Besides dairy work, Midland vehicles were put to other tasks. In 1948, the Premier Ignition Company, based in Levenshulme, Manchester, claimed to be the first company to use battery electric road vehicles as hire cars. Acting as a distributor for Midland, they had previously sold a number of trucks to Lancashire Associated Collieries Ltd, for retail deliveries of coal. Subsequently, they had bought back two of the vehicles, had stripped them down and rebuilt them with 8-seater rear entrance shooting brake bodywork. They were then used to take teams or supporters to various sporting events, such as football, golf and snooker. With a range of about 40 mi, the first vehicle to be converted was a 20 cwt model, while the second was a larger B25 25 cwt model, which had been fitted with a radio for the entertainment of the passengers.
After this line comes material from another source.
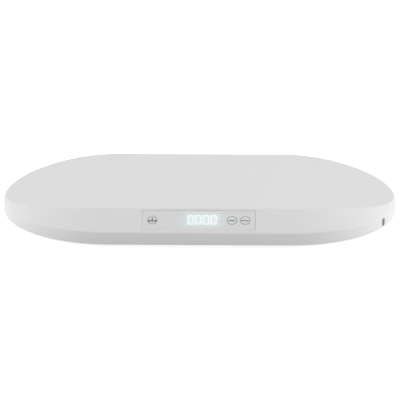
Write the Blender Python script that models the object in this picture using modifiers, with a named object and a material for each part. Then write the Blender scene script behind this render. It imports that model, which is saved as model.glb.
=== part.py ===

Midland produced a new 10-cwt lightweight design in 1949, which features an all-welded chassis with an integral body frame. The 10-cwt model was called the Midland Vandot when it was showcased at an exhibition in 1953, organised by the Electric Vehicle Association and the South Eastern Electricity Board.

The last Midland Electric prior to the closure of the works in 1958 was bought by the Wolverhampton division of Midland Counties Dairy. They also bought the remaining chassis and spare parts that remained in the factory on closure, and later built two further vehicles using these parts, which carried the chassis numbers MCD 1 and 2. In 1962, Midland Counties Dairy was taken over by Unigate, and four of the B25 models were subsequently rebodied with a slightly modified Morrison-Electricar body, as used by the Birmingham division of Midland Counties Dairy. Both of the vehicles produced from spare parts were also fitted with Morrison-Electricar bodywork.

==Preservation==
At least two Midland Electric vehicle have been preserved, and are owned by The Transport Museum, Wythall. The first is a model TWB tower wagon, registration number HXB 658, built in 1944 and operated by the Metropolitan Borough of Fulham in London. The second is a B30 30 cwt model, dating from 1956, registration number SJW 599, which was used for retail milk delivery by Midland Counties Dairy.